Me encuentro a
la vera de un río escondido entre las montañas precordilleranas, una tarde de
verano sin viento, pero con brisa. Brisa pacífica y endeble que por suerte me permite,
mientras sonrío, hacer danzar a la mosca con anzuelo amarrada a la fina tanza
de mi caña. Danza hermosa, del
ir y venir, del llegar y volver. Luego del último empujón observo como la ninfa,
en cámara lenta, proyecta su recorrido hasta el veril opuesto, cuando aterriza
para no descansar, sino para dejarse llevar por la corriente, seducir una arcoíris o una marrón, amigarse tanto que a esta última no le quede más remedio
que abrazarla con la boca.
Mientras, no
dejo de mirar mi alrededor. No dejo de escuchar los susurros del agua en
movimiento -aunque sus secretos sean impredecibles-, de sorprenderme con las destrezas
de los pájaros, que a gran velocidad rozan con su pico la superficie del río y
vuelven a levantar vuelo, o disfrutar el sereno navegar de la familia de
cauquenes, cruzando las corrientes como si fueran jardines.

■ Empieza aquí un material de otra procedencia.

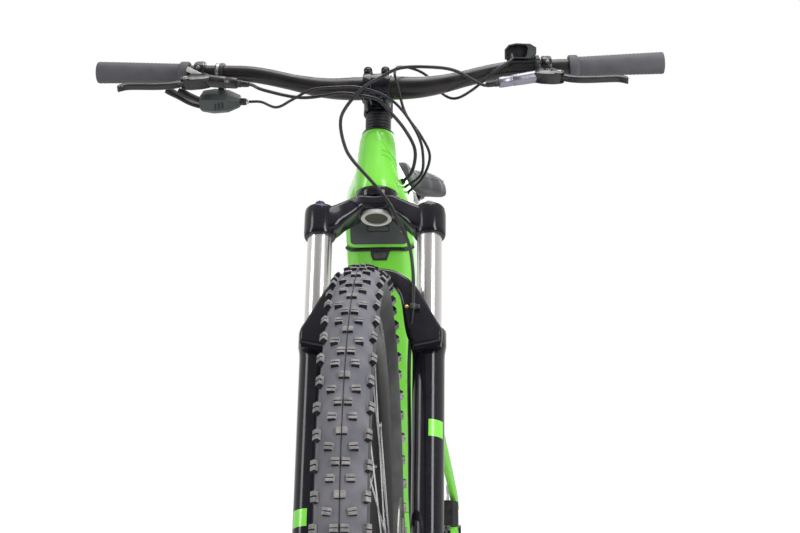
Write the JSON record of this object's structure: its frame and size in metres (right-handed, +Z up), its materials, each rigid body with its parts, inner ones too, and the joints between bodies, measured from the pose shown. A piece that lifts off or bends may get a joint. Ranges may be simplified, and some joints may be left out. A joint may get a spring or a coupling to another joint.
{
  "type": "electric mountain bike",
  "caption": "Hardtail electric mountain bike with a mid motor, a battery under the down tube, a telescopic fork, disc brakes and a wide riser bar.",
  "frame": {"origin": "centre of the bounding box's base: on the ground, midway between the wheel axles, in the mid plane", "axes": "+Z up; -Y the way the bike faces; +X to the rider's left"},
  "size_m": [0.7825, 1.91, 1.0644],
  "materials": {
    "anodised_black": "satin",
    "black_plastic": "satin",
    "brake_grey": "satin",
    "chrome": "polished",
    "gloss_black": "gloss",
    "green_paint": "gloss",
    "grey_plastic": "matte",
    "purple_anodised": "satin",
    "rubber": "matte",
    "saddle_cover": "matte",
    "steel": "satin",
    "tyre_rubber": "matte"
  },
  "bodies": {
    "frame": {"frame": "green_paint", "chain": "steel", "motor_unit": "black_plastic", "down_tube_cap": "grey_plastic", "headset_lower_cup": "gloss_black", "headset_cover": "black_plastic", "seat_clamp": "anodised_black", "rear_caliper": "black_plastic", "rear_axle": "anodised_black", "derailleur_body": "anodised_black"},
    "clamp_lever": {"seat_clamp_lever": "anodised_black"},
    "battery": {"battery_pack": "black_plastic", "battery_cover": "green_paint"},
    "latch": {"battery_latch": "black_plastic"},
    "seat": {"seatpost": "gloss_black", "saddle_shell": "black_plastic", "saddle_pad": "saddle_cover"},
    "steering": {"fork_crown": "gloss_black", "stanchion_left": "chrome", "stanchion_right": "chrome", "headset_spacers": "black_plastic", "stem": "gloss_black", "stem_faceplate": "gloss_black", "handlebar": "anodised_black", "grip_left": "rubber", "grip_right": "rubber", "brake_body_left": "brake_grey", "brake_body_right": "brake_grey", "shifter_body": "black_plastic", "remote_housing": "black_plastic", "front_brake_hose": "black_plastic", "rear_brake_hose": "black_plastic", "shift_cable": "black_plastic", "remote_cable": "black_plastic"},
    "lockout": {"lockout_dial": "purple_anodised"},
    "brake_lever_left": {"brake_lever_left": "brake_grey"},
    "brake_lever_right": {"brake_lever_right": "brake_grey"},
    "shift_paddle": {"shift_paddle": "black_plastic"},
    "release_paddle": {"release_paddle": "black_plastic"},
    "remote_button": {"remote_button": "grey_plastic"},
    "fork_lowers": {"fork_lowers": "gloss_black", "front_caliper": "black_plastic", "front_axle": "anodised_black"},
    "front_wheel": {"front_tyre": "tyre_rubber", "front_rim": "anodised_black", "front_hub": "anodised_black", "front_rotor": "steel"},
    "rear_wheel": {"rear_tyre": "tyre_rubber", "rear_rim": "anodised_black", "rear_hub": "anodised_black", "rear_rotor": "steel"},
    "cassette": {"cassette": "steel"},
    "crank": {"crank_arm_left": "gloss_black", "crank_arm_right": "gloss_black", "chainring": "black_plastic"},
    "pedal_left": {"pedal_left": "black_plastic"},
    "pedal_right": {"pedal_right": "black_plastic"},
    "cage": {"derailleur_cage": "black_plastic"},
    "guide_pulley": {"guide_pulley": "black_plastic"},
    "tension_pulley": {"tension_pulley": "black_plastic"}
  },
  "joints": [
    {"name": "steering", "type": "hinge", "parent": "frame", "child": "steering", "pos_m": [0, -0.34195, 0.84343], "axis": [0, 0.3746, 0.9272], "range_deg": [-38, 38], "deforming": ["rear_brake_hose", "shift_cable", "remote_cable"]},
    {"name": "fork_travel", "type": "slide", "parent": "steering", "child": "fork_lowers", "axis": [0, 0.3746, 0.9272], "range_m": [0, 0.11], "stiffness_N_per_m": 7000, "springref_m": -0.02, "deforming": ["front_brake_hose"]},
    {"name": "front_wheel_spin", "type": "hinge", "parent": "fork_lowers", "child": "front_wheel", "pos_m": [0, -0.585, 0.37], "axis": [1, 0, 0], "continuous": true},
    {"name": "rear_wheel_spin", "type": "hinge", "parent": "frame", "child": "rear_wheel", "pos_m": [0, 0.585, 0.37], "axis": [1, 0, 0], "continuous": true},
    {"name": "crank_spin", "type": "hinge", "parent": "frame", "child": "crank", "pos_m": [0, 0.11823, 0.315], "axis": [1, 0, 0], "continuous": true},
    {"name": "cassette_spin", "type": "hinge", "parent": "frame", "child": "cassette", "pos_m": [0, 0.585, 0.37], "axis": [1, 0, 0], "continuous": true},
    {"name": "guide_pulley_spin", "type": "hinge", "parent": "cage", "child": "guide_pulley", "pos_m": [0, 0.597, 0.269], "axis": [1, 0, 0], "continuous": true},
    {"name": "tension_pulley_spin", "type": "hinge", "parent": "cage", "child": "tension_pulley", "pos_m": [0, 0.569, 0.186], "axis": [1, 0, 0], "continuous": true},
    {"name": "pedal_left_spin", "type": "hinge", "parent": "crank", "child": "pedal_left", "pos_m": [0, 0.28823, 0.315], "axis": [1, 0, 0], "continuous": true},
    {"name": "pedal_right_spin", "type": "hinge", "parent": "crank", "child": "pedal_right", "pos_m": [0, -0.05177, 0.315], "axis": [1, 0, 0], "continuous": true},
    {"name": "derailleur_cage_swing", "type": "hinge", "parent": "frame", "child": "cage", "pos_m": [0, 0.597, 0.269], "axis": [1, 0, 0], "range_deg": [-35, 0], "stiffness_Nm_per_rad": 1.5, "springref_deg": 20.05, "deforming": ["chain"]},
    {"name": "brake_lever_left", "type": "hinge", "parent": "steering", "child": "brake_lever_left", "pos_m": [0.24618, -0.32666, 1.01491], "axis": [0.0216, -0.5298, 0.8479], "range_deg": [0, 15], "stiffness_Nm_per_rad": 1.2, "springref_deg": -8.59},
    {"name": "brake_lever_right", "type": "hinge", "parent": "steering", "child": "brake_lever_right", "pos_m": [-0.26018, -0.32504, 1.01557], "axis": [0.0216, 0.5298, -0.8479], "range_deg": [0, 15], "stiffness_Nm_per_rad": 1.2, "springref_deg": -8.59},
    {"name": "shift_paddle", "type": "hinge", "parent": "steering", "child": "shift_paddle", "pos_m": [-0.23653, -0.30813, 1.02674], "axis": [-0.0216, -0.5298, 0.8479], "range_deg": [0, 25], "stiffness_Nm_per_rad": 0.4, "springref_deg": -11.46},
    {"name": "release_paddle", "type": "hinge", "parent": "steering", "child": "release_paddle", "pos_m": [-0.23653, -0.30813, 1.02674], "axis": [0.0216, 0.5298, -0.8479], "range_deg": [0, 10], "stiffness_Nm_per_rad": 0.4, "springref_deg": -11.46},
    {"name": "remote_button", "type": "slide", "parent": "steering", "child": "remote_button", "axis": [0.1222, -0.8403, -0.5282], "range_m": [0, 0.0015], "stiffness_N_per_m": 600, "springref_m": -0.001},
    {"name": "lockout_dial", "type": "hinge", "parent": "steering", "child": "lockout", "pos_m": [-0.0735, -0.36499, 0.83979], "axis": [0, 0.3746, 0.9272], "range_deg": [0, 90]},
    {"name": "battery_hinge", "type": "hinge", "parent": "frame", "child": "battery", "pos_m": [0, -0.03197, 0.42273], "axis": [-1, 0, 0], "range_deg": [-10, 0]},
    {"name": "battery_latch", "type": "slide", "parent": "battery", "child": "latch", "axis": [0, 0.5755, -0.8178], "range_m": [0, 0.004], "stiffness_N_per_m": 400, "springref_m": -0.002},
    {"name": "seat_height", "type": "slide", "parent": "frame", "child": "seat", "axis": [0, 0.2756, 0.9613], "range_m": [-0.15, 0.03]},
    {"name": "seat_clamp_lever", "type": "hinge", "parent": "frame", "child": "clamp_lever", "pos_m": [0.0145, 0.2672, 0.7373], "axis": [0, 0.2756, 0.9613], "range_deg": [0, 110]}
  ],
  "couplings": [
    {"joint": "cassette_spin", "follows": "crank_spin", "ratio": 1.5833},
    {"joint": "tension_pulley_spin", "follows": "crank_spin", "ratio": 3.4545},
    {"joint": "guide_pulley_spin", "follows": "crank_spin", "ratio": -3.4545}
  ]
}
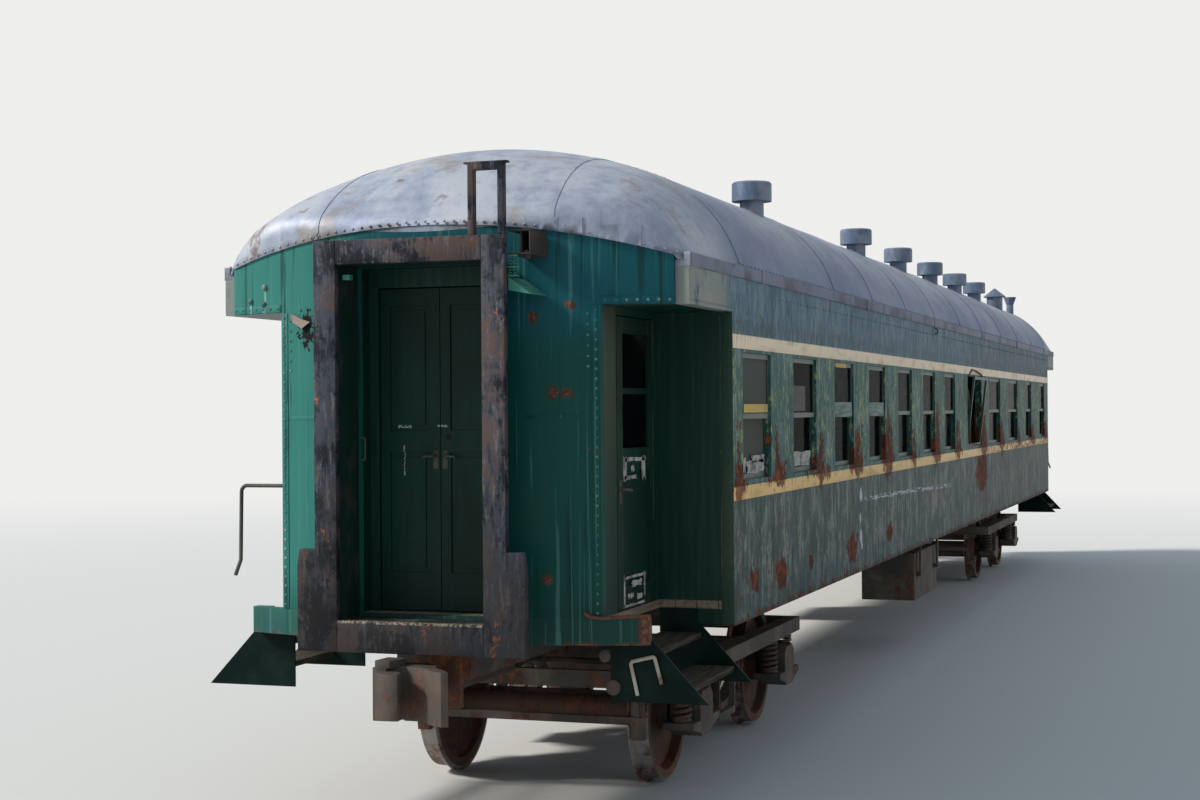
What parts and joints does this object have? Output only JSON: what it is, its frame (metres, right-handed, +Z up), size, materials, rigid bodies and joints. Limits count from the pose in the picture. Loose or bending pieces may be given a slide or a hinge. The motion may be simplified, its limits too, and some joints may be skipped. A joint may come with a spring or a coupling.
{
  "type": "railway passenger coach",
  "caption": "Disused riveted steel railway passenger coach on two bogies, with recessed corner doorways, gangway ends, domed roof and turning wheels and doors.",
  "frame": {"origin": "centre of the coach on the flat surface that the wheel flanges stand on", "axes": "+X along the coach towards the rear end, +Y across it to the right of the front end's view, +Z up"},
  "size_m": [23.004, 3.22, 4.2528],
  "materials": {
    "body_green": "weathered, peeling",
    "sash_green": "weathered",
    "door_green": "worn satin",
    "roof_paint": "faded aluminium paint",
    "rusted_iron": "rusted",
    "underframe_black": "dirty, rusted",
    "coupler_iron": "rusted casting",
    "bogie_iron": "dirty casting",
    "wheel_steel": "rusted, tread worn bright",
    "rail_steel": "worn paint",
    "window_glass": "dusty",
    "floor_wood": "worn boards",
    "bench_wood": "varnished, worn",
    "seat_cover": "cracked cover"
  },
  "bodies": {
    "root": {"roof": "roof_paint", "side_wall_left": "body_green", "side_wall_right": "body_green", "window_sashes_left": "sash_green", "window_sashes_right": "sash_green", "window_glass_left": "window_glass", "window_glass_right": "window_glass", "end_wall_front": "body_green", "end_wall_rear": "body_green", "end_frame_front": "door_green", "end_frame_rear": "door_green", "bulkhead_front": "door_green", "bulkhead_rear": "door_green", "gangway_frame_front": "rusted_iron", "gangway_frame_rear": "rusted_iron", "gangway_tunnel_front": "rusted_iron", "gangway_tunnel_rear": "rusted_iron", "underframe": "underframe_black", "cross_bearers": "underframe_black", "floor": "floor_wood", "coupler_front": "coupler_iron", "coupler_rear": "coupler_iron", "steps_front_left": "door_green", "steps_front_right": "door_green", "steps_rear_left": "door_green", "steps_rear_right": "door_green", "grab_rails": "rail_steel", "roof_ventilators": "roof_paint", "bench_seats": "seat_cover", "bench_backs": "bench_wood", "luggage_racks": "bench_wood", "battery_boxes": "underframe_black", "brake_reservoirs": "underframe_black"},
    "side_door_front_left": {"side_door_front_left": "door_green", "side_door_glass_front_left": "window_glass"},
    "end_door_front_left": {"end_door_front_left": "door_green"},
    "side_door_front_right": {"side_door_front_right": "door_green", "side_door_glass_front_right": "window_glass"},
    "end_door_front_right": {"end_door_front_right": "door_green"},
    "side_door_rear_left": {"side_door_rear_left": "door_green", "side_door_glass_rear_left": "window_glass"},
    "end_door_rear_left": {"end_door_rear_left": "door_green"},
    "side_door_rear_right": {"side_door_rear_right": "door_green", "side_door_glass_rear_right": "window_glass"},
    "end_door_rear_right": {"end_door_rear_right": "door_green"},
    "bogie_front": {"bogie_front_frame": "bogie_iron", "bogie_front_springs": "bogie_iron", "bogie_front_axle_boxes": "bogie_iron", "bogie_front_brake_gear": "bogie_iron"},
    "wheelset_1": {"wheelset_1": "wheel_steel"},
    "wheelset_2": {"wheelset_2": "wheel_steel"},
    "bogie_rear": {"bogie_rear_frame": "bogie_iron", "bogie_rear_springs": "bogie_iron", "bogie_rear_axle_boxes": "bogie_iron", "bogie_rear_brake_gear": "bogie_iron"},
    "wheelset_3": {"wheelset_3": "wheel_steel"},
    "wheelset_4": {"wheelset_4": "wheel_steel"}
  },
  "joints": [
    {"name": "side_door_front_left_swing", "type": "hinge", "parent": "root", "child": "side_door_front_left", "pos_m": [-9.846, -0.972, 2.2], "axis": [0, 0, -1], "range_deg": [0, 88]},
    {"name": "end_door_front_left_swing", "type": "hinge", "parent": "root", "child": "end_door_front_left", "pos_m": [-10.749, -0.383, 2.2], "axis": [0, 0, -1], "range_deg": [0, 90]},
    {"name": "side_door_front_right_swing", "type": "hinge", "parent": "root", "child": "side_door_front_right", "pos_m": [-9.846, 0.972, 2.2], "axis": [0, 0, 1], "range_deg": [0, 88]},
    {"name": "end_door_front_right_swing", "type": "hinge", "parent": "root", "child": "end_door_front_right", "pos_m": [-10.749, 0.383, 2.2], "axis": [0, 0, 1], "range_deg": [0, 90]},
    {"name": "side_door_rear_left_swing", "type": "hinge", "parent": "root", "child": "side_door_rear_left", "pos_m": [9.846, -0.972, 2.2], "axis": [0, 0, 1], "range_deg": [0, 88]},
    {"name": "end_door_rear_left_swing", "type": "hinge", "parent": "root", "child": "end_door_rear_left", "pos_m": [10.749, -0.383, 2.2], "axis": [0, 0, 1], "range_deg": [0, 90]},
    {"name": "side_door_rear_right_swing", "type": "hinge", "parent": "root", "child": "side_door_rear_right", "pos_m": [9.846, 0.972, 2.2], "axis": [0, 0, -1], "range_deg": [0, 88]},
    {"name": "end_door_rear_right_swing", "type": "hinge", "parent": "root", "child": "end_door_rear_right", "pos_m": [10.749, 0.383, 2.2], "axis": [0, 0, -1], "range_deg": [0, 90]},
    {"name": "bogie_front_pivot", "type": "hinge", "parent": "root", "child": "bogie_front", "pos_m": [-7.7, 0, 0.8655], "axis": [0, 0, 1], "range_deg": [-4, 4]},
    {"name": "wheelset_1_spin", "type": "hinge", "parent": "bogie_front", "child": "wheelset_1", "pos_m": [-8.9, 0, 0.4855], "axis": [0, 1, 0], "continuous": true},
    {"name": "wheelset_2_spin", "type": "hinge", "parent": "bogie_front", "child": "wheelset_2", "pos_m": [-6.5, 0, 0.4855], "axis": [0, 1, 0], "continuous": true},
    {"name": "bogie_rear_pivot", "type": "hinge", "parent": "root", "child": "bogie_rear", "pos_m": [7.7, 0, 0.8655], "axis": [0, 0, 1], "range_deg": [-4, 4]},
    {"name": "wheelset_3_spin", "type": "hinge", "parent": "bogie_rear", "child": "wheelset_3", "pos_m": [6.5, 0, 0.4855], "axis": [0, 1, 0], "continuous": true},
    {"name": "wheelset_4_spin", "type": "hinge", "parent": "bogie_rear", "child": "wheelset_4", "pos_m": [8.9, 0, 0.4855], "axis": [0, 1, 0], "continuous": true}
  ]
}
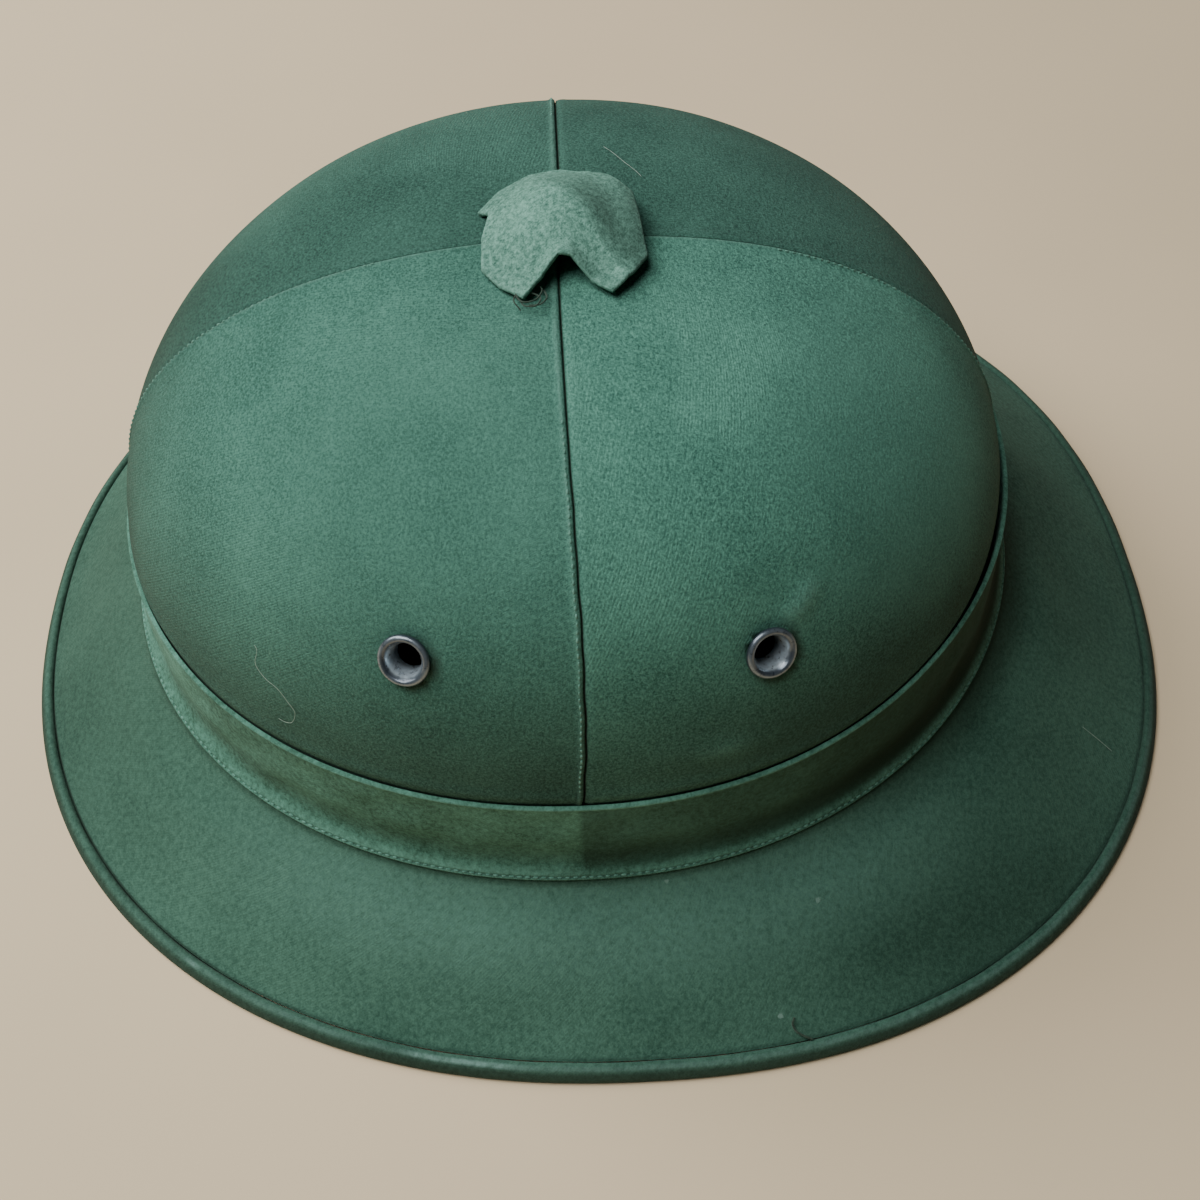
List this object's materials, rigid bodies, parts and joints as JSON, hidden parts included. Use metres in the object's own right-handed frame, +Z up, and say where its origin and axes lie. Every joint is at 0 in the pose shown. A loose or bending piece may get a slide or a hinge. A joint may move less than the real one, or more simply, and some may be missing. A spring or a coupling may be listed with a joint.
{
  "type": "pith helmet",
  "caption": "Cloth-covered pith sun helmet with a domed panelled crown, sloping oval brim, hat band, vented top cap and metal vent eyelets.",
  "frame": {"origin": "under the middle of the brim, on the surface that the brim edge rests on", "axes": "+Z up through the crown, -Y to the front of the hat, +X to the wearer's left side"},
  "size_m": [0.3076, 0.3324, 0.1478],
  "materials": {
    "crown_cloth": "matte bluish green felted twill",
    "brim_cloth": "matte green cloth",
    "band_cloth": "matte olive brown-green cloth",
    "edge_cloth": "matte green cloth, worn on its edge",
    "cap_cloth": "matte faded green cloth",
    "moulded_fibre": "matte pressed fibre",
    "eyelet_metal": "dark satin metal"
  },
  "bodies": {
    "root": {"moulded_shell": "moulded_fibre", "crown_panel_left_front": "crown_cloth", "crown_panel_left_rear": "crown_cloth", "crown_panel_right_front": "crown_cloth", "crown_panel_right_rear": "crown_cloth", "brim_cover": "brim_cloth", "brim_edge_roll": "edge_cloth", "hat_band": "band_cloth", "top_cap": "cap_cloth", "vent_eyelet_left_front": "eyelet_metal", "vent_eyelet_left_rear": "eyelet_metal", "vent_eyelet_right_front": "eyelet_metal", "vent_eyelet_right_rear": "eyelet_metal"}
  },
  "joints": []
}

Las antiguas
montañas hacen darme cuenta de lo diminuto que soy, aunque con melancolía admiten
la añoranza de querer conocer el mar y otros paisajes.
Me sorprendo con
el grito de la ninfa. Grita y tironea con fuerza extrema, pareciera que la
amistad con la marrón o la arcoíris fue fugaz. La ayudo como puedo,
quisiera conocer a su (ex) amiga cuanto antes y entonces tiro hacia atrás la
caña, buscando que se canse, no es fácil, pero es divertido, pero
tengo miedo a perderla. Y allí está, ahora a la vera de mis pies. Separo a las
enemistadas, fue solo un momento. La contemplo para luego despedirla. Siento su
escamosa piel discurrir de nuevo hacia los secretos impredecibles.